The Eurozone (Oct 18, 9:00 am GMT) will also publish its final CPI reading but the markets mostly expect the region to maintain its initial 4.3% headline and 4.5% core CPI figures.

Last but not least, Japan’s national core CPI will be printed on Oct 19, 11:30 pm GMT. Consumer prices could slow down from 3.1% to 2.7% in September even amidst speculations that BOJ members have raised their inflation expectations.

Growth-related US data

Can’t get enough of potential catalysts for the U.S. dollar’s price action? Let’s add a few growth-related reports into the mix!

On October 17 at 12:30 pm GMT we’ll see Uncle Sam’s retail sales numbers. Word around is that retail activity will be boosted by higher vehicle and gasoline prices. Despite that, headline retail sales could still slow down from 0.6% to 0.3% while core retail activity could dip from 0.6% to 0.2%.

Closely following at 1:15 pm GMT is the industrial production data, which could show a flat (0.0%) reading in September after a 0.4% uptick in August.

While not growth-related, Fed Chairman Powell’s speech on Oct 19 at 4:00 pm GMT may also move USD’s price action.

In fact, he and a bunch of FOMC members including Philip Jefferson (1:00 pm GMT), Austan Goolsbee (5:20 pm GMT), Michael Barr (5:30 pm GMT), Patrick Harker (9:30 pm GMT), and Lorie Logan (11:00 pm GMT) may provide a clearer picture of the Fed’s biases regarding a 25bps rate hike before the year ends.

China’s data dump

Slower-than-expected inflation data from China last week cast doubts on the country’s economic growth trajectory. We’ll get more data this week when China publishes a bunch of top-tier data on October 18 at 2:00 am GMT.

GDP is seen dropping from 6.3% to 4.5% from a year ago in Q3 while fixed asset investment (3.2% ytd/y) and unemployment rate (5.2%) could maintain their growth rates.

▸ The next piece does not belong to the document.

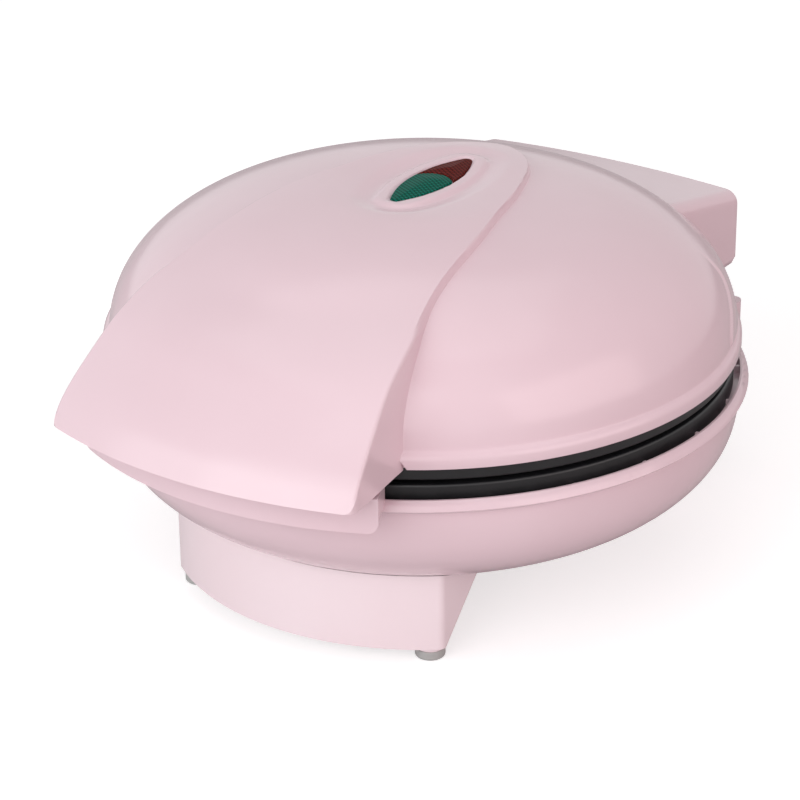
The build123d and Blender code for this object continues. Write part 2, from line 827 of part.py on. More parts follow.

Meanwhile, the closely watched industrial production could slow down from 4.5% to 4.3% while retail sales activity could speed up from 4.6% to 5.0%.

Oh, and don’t forget that the PBOC is dropping its 1-year (3.45%) and 5-year (4.20%) loan prime rates on Friday at 1:15 am GMT! Markets aren’t expecting changes from the central bank so surprise rate cuts might give risk assets a boost during the Asian session.